Southwest Airlines completed a switch to a new reservation system Tuesday and seemingly did it with relatively few glitches.

The airline says the new system, from Amadeus IT Group, will help it improve flight scheduling and other tasks and also bring in more revenue from selling add-on services.

People were unable to search for international flights on Southwest's mobile app — that function isn't set up yet. Other minor issues arose but no major ones related to the new system, said airline spokesman Brad Hawkins.

For years, Southwest labored with a system that lacked the capabilities of those used by other big airlines, such as selling tickets in foreign currencies and rebooking passengers automatically instead of manually in some circumstances.

Dallas-based Southwest said more than 1,500 people from the airline and Amadeus worked for three years on the project. Plans were under way in July 2016 when Southwest suffered a huge technology outage, which it blamed on a faulty router. That breakdown forced the cancellation of 2,300 flights.

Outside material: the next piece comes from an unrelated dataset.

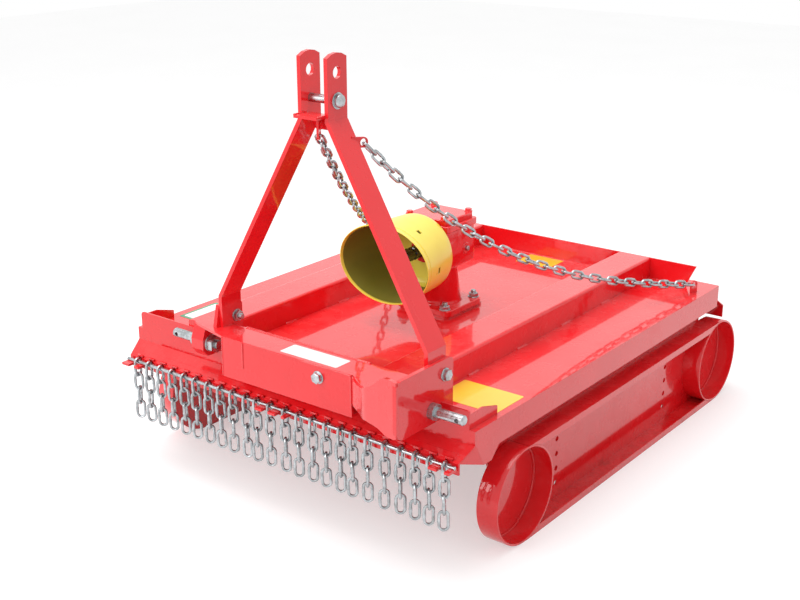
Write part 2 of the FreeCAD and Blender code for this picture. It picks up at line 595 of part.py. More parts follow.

The airline had already been running some of its international operation through the new system and was finding and fixing glitches, President Tom Nealon said recently. That phased approach mimicked the strategy used successfully by American Airlines when it gradually combined many of its technology systems with those of merger partner US Airways in October 2015.

By contrast, United Airlines continued to be plagued by outages long after combining its systems with those of Continental after their 2010 merger. Experts thought United did too much at one time instead of making the technology switch in smaller steps.

Delta, which was judged to have pulled off a successful marriage of systems after buying Northwest Airlines, grounded more than 2,000 flights last August after a fire and outage in a data center.

The Delta and United experiences suggest that it is still too early for Southwest to celebrate a successful transition. Tuesday was a good start, but glitches can pop up months or years later.